## BEGIN Supplied information

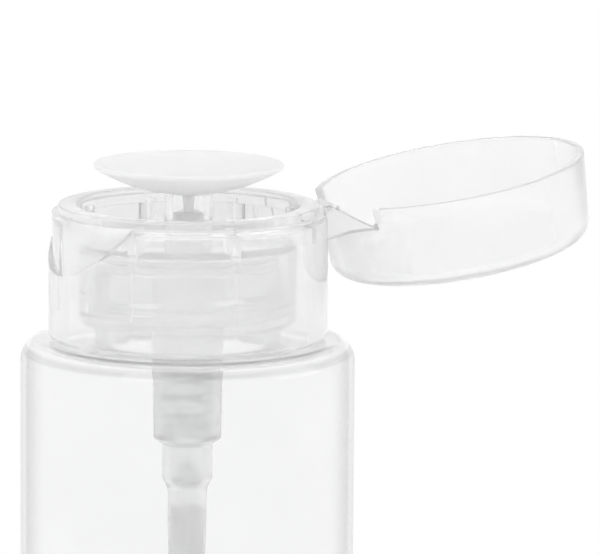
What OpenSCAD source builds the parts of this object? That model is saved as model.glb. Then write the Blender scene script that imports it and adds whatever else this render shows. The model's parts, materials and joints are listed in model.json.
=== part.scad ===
// Press-down dispenser bottle with a flip-top cap.
// Z points up and the origin is the centre of the face that the bottle stands on.
// The hinge of the lid points along +X, and the lid is drawn lying open.

/* [Bottle] */
// Outer diameter of the bottle's body
bottle_d = 55.2; // [50:0.1:70]
// Height of the shoulder above the surface that the bottle stands on
shoulder_z = 101.7; // [85:0.1:140]
// Thickness of the bottle's wall
bottle_wall = 0.9; // [0.6:0.1:1.4]
// Radius of the rounded shoulder corner
shoulder_r = 3.6; // [2:0.1:5]
// Radius of the rounded corner at the foot
foot_r = 4; // [2:0.1:6]
// Width of the flat ring that the bottle stands on
foot_w = 2.4; // [1.5:0.1:4]
// Height of the domed push-up in the base
pushup_h = 3.2; // [1:0.1:5]

/* [Neck] */
// Outer diameter of the neck
neck_d = 30.4; // [28:0.1:32]
// Thickness of the neck's wall
neck_wall = 2.2; // [1.4:0.1:2.6]
// Height of the neck above the shoulder
neck_h = 12.7; // [11:0.1:16]
// Radius of the fillet between neck and shoulder
neck_fillet = 1.2; // [0.6:0.1:1.6]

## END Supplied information

To do = Exactly reproduce the material above.

Output of the task =
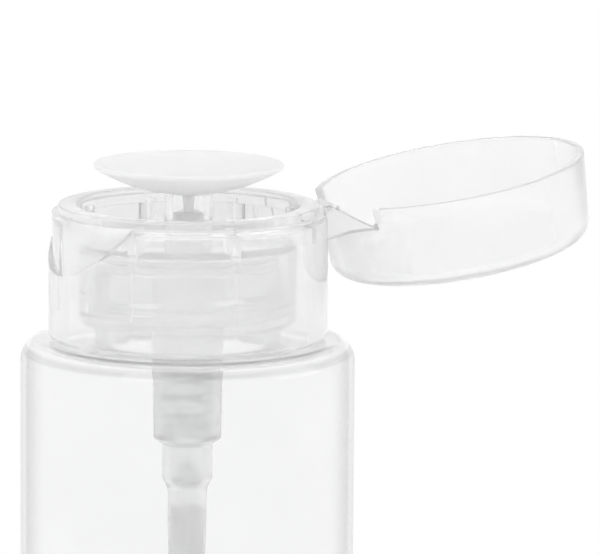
What OpenSCAD source builds the parts of this object? That model is saved as model.glb. Then write the Blender scene script that imports it and adds whatever else this render shows. The model's parts, materials and joints are listed in model.json.
=== part.scad ===
// Press-down dispenser bottle with a flip-top cap.
// Z points up and the origin is the centre of the face that the bottle stands on.
// The hinge of the lid points along +X, and the lid is drawn lying open.

/* [Bottle] */
// Outer diameter of the bottle's body
bottle_d = 55.2; // [50:0.1:70]
// Height of the shoulder above the surface that the bottle stands on
shoulder_z = 101.7; // [85:0.1:140]
// Thickness of the bottle's wall
bottle_wall = 0.9; // [0.6:0.1:1.4]
// Radius of the rounded shoulder corner
shoulder_r = 3.6; // [2:0.1:5]
// Radius of the rounded corner at the foot
foot_r = 4; // [2:0.1:6]
// Width of the flat ring that the bottle stands on
foot_w = 2.4; // [1.5:0.1:4]
// Height of the domed push-up in the base
pushup_h = 3.2; // [1:0.1:5]

/* [Neck] */
// Outer diameter of the neck
neck_d = 30.4; // [28:0.1:32]
// Thickness of the neck's wall
neck_wall = 2.2; // [1.4:0.1:2.6]
// Height of the neck above the shoulder
neck_h = 12.7; // [11:0.1:16]
// Radius of the fillet between neck and shoulder
neck_fillet = 1.2; // [0.6:0.1:1.6]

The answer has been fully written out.